Já imaginaram se a doutora Nise resolve aconselhar o presidente a trazer esse troço pra cá ? E vejam que até se poderia brandir este argumento favorável: ora, se não fosse pela sanha conquistadora do grande Napoleão, sequer a Família Real teria fugido de Portugal. Ou seja, nem D. João VI, nem seu primogênito, o vulgo Demonão P., teriam vindo acá! E aí,  babau o tal do grito em 7 de setembro…

Portanto, antes que se dê trela a outra asinina ideia do tipo, que reclamemos as cinzas de D. João VI, como muito bem defendeu o genial cronista Pedro Leite, em abril de 1972. Conclui o cronista: que se faça justiça ao Pai  — “o que liberou os acontecimentos que fariam o Brasil tão difícil, mas tão possível, que ainda estamos procurando fazer. As cinzas de D. João marcariam melhor a certidão de nascimento nacional.”

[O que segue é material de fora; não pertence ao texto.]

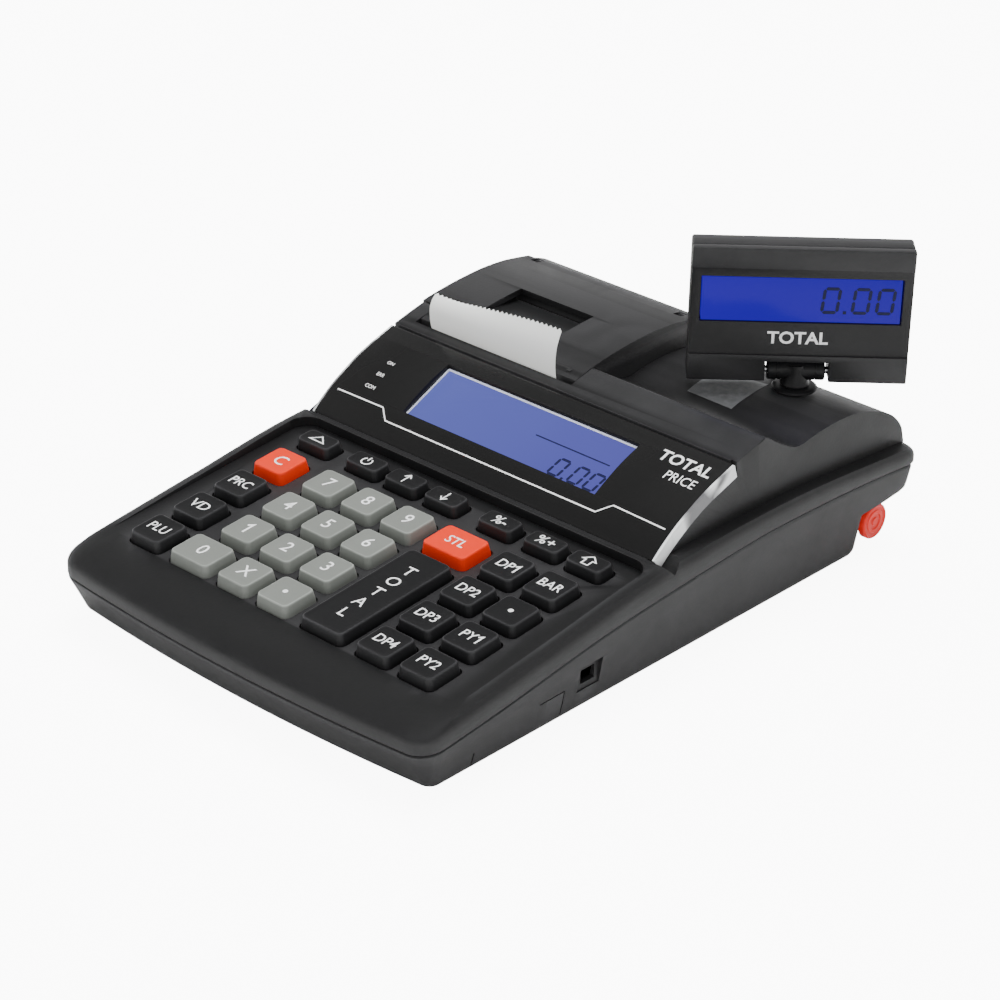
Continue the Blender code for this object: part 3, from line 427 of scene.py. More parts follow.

(*) Pedro Leite é um dos heterônimos do grande jornalista, escritor e advogado (entre muitas outras coisas)  Mario Mazzei Guimarães, que fez história na “Folha de S. Paulo”, na década de 1950. Para muitos de seus contemporâneos, Mazzei foi a ponta de lança de um novo jornalismo, e em grande parte, responsável pelo avanço da “Folha” nos anos 50. Ali, além de diretor de redação, manteve coluna diária (“O Sal de cada Dia”), de 1945 a 1960, escrevendo sobre política e outras coisas sérias. Prêmio Esso de Jornalismo em 1959, era especializado em assuntos de economia agrícola. Foi um dos pioneiros do jornalismo rural de substância, tendo administrado a Companhia Editora Joruês, responsável pelas edições do quinzenário “Correio Agro-Pecuário” e do mensário “Correio do Livro”. Foi membro da Academia Paulista de Jornalismo e é autor do livro “Memórias da Roça – Gente que fez História”, editado em 2003 (Editora Agronômica Ceres Ltda.) Ainda adolescente, esteve na linha de frente, como soldado paulista, na Revolução Constitucionalista de 1932. Teve uma longa, brilhante e fecunda jornada de vida, vindo a falecer em 12 de dezembro de 2012, aos 98 anos.